Where should we focus resources? Which areas are underserved? Which locations carry the most risk? How do service levels vary by geography? Where are demand and capacity mismatched?

Once the question is clear, the map can be designed around the answer. That might mean choosing the right geography, such as postcode, local authority, store catchment, grid cell or custom territory. It might mean adding context such as travel time, population, asset type or operational capacity.

It might also mean using layers, filters and measures that let users explore the data rather than simply observe it. The result is a map that helps people think, not just look.

This is also where reference data becomes important. Many analytical questions need more than the organisation’s own records. They need boundaries, networks, risk zones, catchments or other contextual layers that help explain what the business data means in the real world.

For Power BI users, this context is especially valuable when it can sit directly alongside existing measures, filters and visuals. Instead of exporting data to a separate system for every spatial question, teams can bring useful geographic context into the reports people already use.
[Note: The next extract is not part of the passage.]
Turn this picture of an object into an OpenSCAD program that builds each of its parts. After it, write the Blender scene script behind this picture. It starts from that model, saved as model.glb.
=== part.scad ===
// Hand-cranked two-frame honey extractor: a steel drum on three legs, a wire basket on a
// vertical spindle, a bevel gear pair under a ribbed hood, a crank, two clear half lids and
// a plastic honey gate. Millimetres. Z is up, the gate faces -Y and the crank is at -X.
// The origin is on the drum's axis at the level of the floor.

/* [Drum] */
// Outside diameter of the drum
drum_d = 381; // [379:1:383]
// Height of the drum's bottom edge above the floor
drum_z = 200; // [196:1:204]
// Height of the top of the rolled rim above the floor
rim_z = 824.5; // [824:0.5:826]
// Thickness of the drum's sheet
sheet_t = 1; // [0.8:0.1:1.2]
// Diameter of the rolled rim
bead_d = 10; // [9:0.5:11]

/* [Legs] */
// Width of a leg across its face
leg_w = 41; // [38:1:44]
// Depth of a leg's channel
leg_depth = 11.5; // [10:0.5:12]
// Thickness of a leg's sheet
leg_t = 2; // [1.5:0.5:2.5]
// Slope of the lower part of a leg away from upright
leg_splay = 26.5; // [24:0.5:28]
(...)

Location belongs in everyday analytics

Location is one of the most useful dimensions in business data, but it is still often underused. Almost every organisation has data with a geographic element: customers, assets, suppliers, employees, stores, routes, properties, incidents, projects, territories or service areas.
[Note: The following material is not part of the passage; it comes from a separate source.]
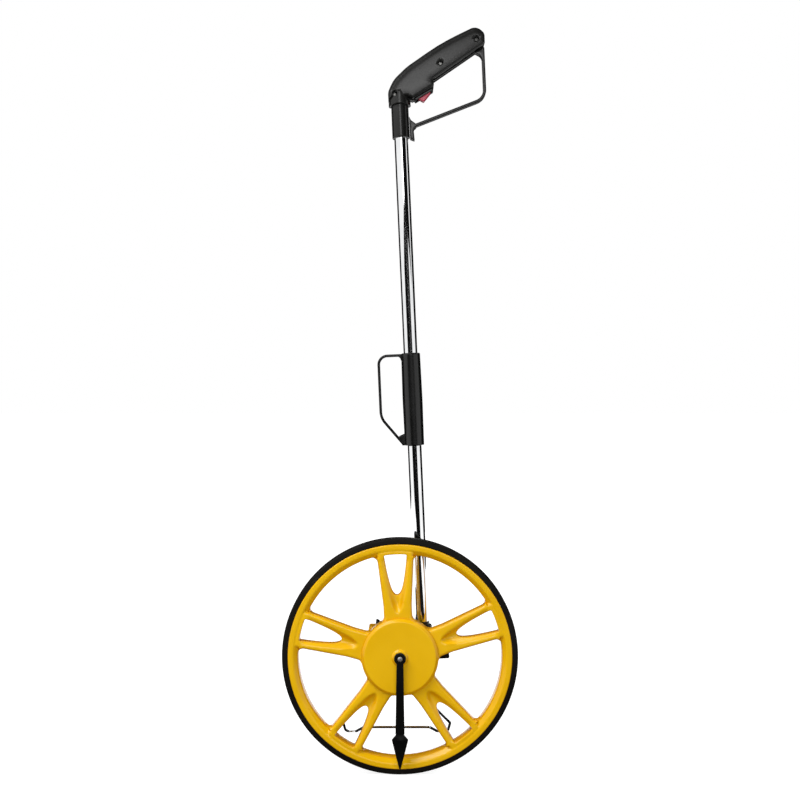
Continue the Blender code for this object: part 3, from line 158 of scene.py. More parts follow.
def rounded(corners, closed=True, step=10):
    """An outline from corners of (x, y, radius), with an arc at each corner that its sides have room for."""
    count = len(corners)
    corners = [(*corner, 0)[:3] for corner in corners]
    places = [Vector(corner[:2]) for corner in corners]
    halves, reaches = [], []
    for i in range(count):
        radius = corners[i][2]
        back, ahead = places[i - 1] - places[i], places[(i + 1) % count] - places[i]
        sharp = not radius or (not closed and i in (0, count - 1))
        halves.append(0 if sharp else back.angle(ahead) / 2)
        reaches.append(0 if sharp else radius / math.tan(halves[i]))
    points = []
    for i, corner in enumerate(places):
        if not reaches[i]:
            points.append(tuple(corner))
            continue
        back, ahead = places[i - 1] - corner, places[(i + 1) % count] - corner
        room_back = back.length / (reaches[i] + reaches[i - 1])
        room_ahead = ahead.length / (reaches[i] + reaches[(i + 1) % count])
        size = reaches[i] * min(1, room_back, room_ahead)
        back, ahead, half = back.normalized(), ahead.normalized(), halves[i]
        centre = corner + (back + ahead).normalized() * (size / math.cos(half))
        steps = max(3, math.ceil(math.degrees(math.pi - 2 * half) / step))
        points += arc(centre, corner + back * size, corner + ahead * size, steps)
    return points


def circle(radius, steps=64, x=0, y=0):
    """A closed round outline."""
    angles = [math.tau * i / steps for i in range(steps)]
    return [(x + radius * math.cos(a), y + radius * math.sin(a)) for a in angles]


def with_radii(points, radii):
    """Corners of (x, y, radius) from places and their radii."""
    return [(*point, radius) for point, radius in zip(points, radii)]


def oblong(low_x, low_y, high_x, high_y, radius=0):
    """A rectangle with round corners."""
    return rounded([(low_x, low_y, radius), (high_x, low_y, radius), (high_x, high_y, radius),
                    (low_x, high_y, radius)])


def rotated(points, angle):
    """Places of (x, y) turned about the origin."""
    c, s = math.cos(angle), math.sin(angle)
    return [(c * x - s * y, s * x + c * y) for x, y in points]


def ribbon(path, thickness):
    """The closed outline of a strap of even thickness along an open path."""
    left, outer = [], []
    path = [Vector(point) for point in path]
    for i, point in enumerate(path):
        before = (point - path[max(i - 1, 0)]).normalized()
        after = (path[min(i + 1, len(path) - 1)] - point).normalized()
        along = (before + after).normalized()
        side = Vector((-along.y, along.x)) * thickness / 2
        side /= along.dot(after if i == 0 else before)
        left.append(point + side)
        outer.append(point - side)
    return [tuple(point) for point in left + outer[::-1]]


def divided(outline, step):
    """An outline with every side cut into even lengths no longer than a step."""
    points = []
    for i, start in enumerate(outline):
        end = outline[(i + 1) % len(outline)]
        count = max(1, math.ceil(math.dist(start, end) / step))
        points += [(start[0] + (end[0] - start[0]) * k / count, start[1] + (end[1] - start[1]) * k / count)
                   for k in range(count)]
    return points


def inset(outline, distance):
    """An anticlockwise outline moved inwards by a distance."""
    points = [Vector(point) for point in outline]
    moved = []
    for i, point in enumerate(points):
        before = (point - points[i - 1]).normalized()
        after = (points[(i + 1) % len(points)] - point).normalized()
        normal = Vector((-before.y - after.y, before.x + after.x)).normalized()
        moved.append(tuple(point + normal * distance / max(0.3, normal.dot(Vector((-after.y, after.x))))))
    return moved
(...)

The opportunity is to make that location data useful in the same place people already analyse performance.

That is the real difference between putting data on a map and analysing it. A map tells you where things are. Spatial analysis helps you understand what those places mean, how they relate to each other, and what decisions they support.

For Power BI users, that means treating the map not as the final visual on the page, but as an active part of the analysis. With the right layers, measures and interactions, location intelligence can sit naturally alongside the rest of the organisation’s data, helping people move from seeing patterns to acting on them.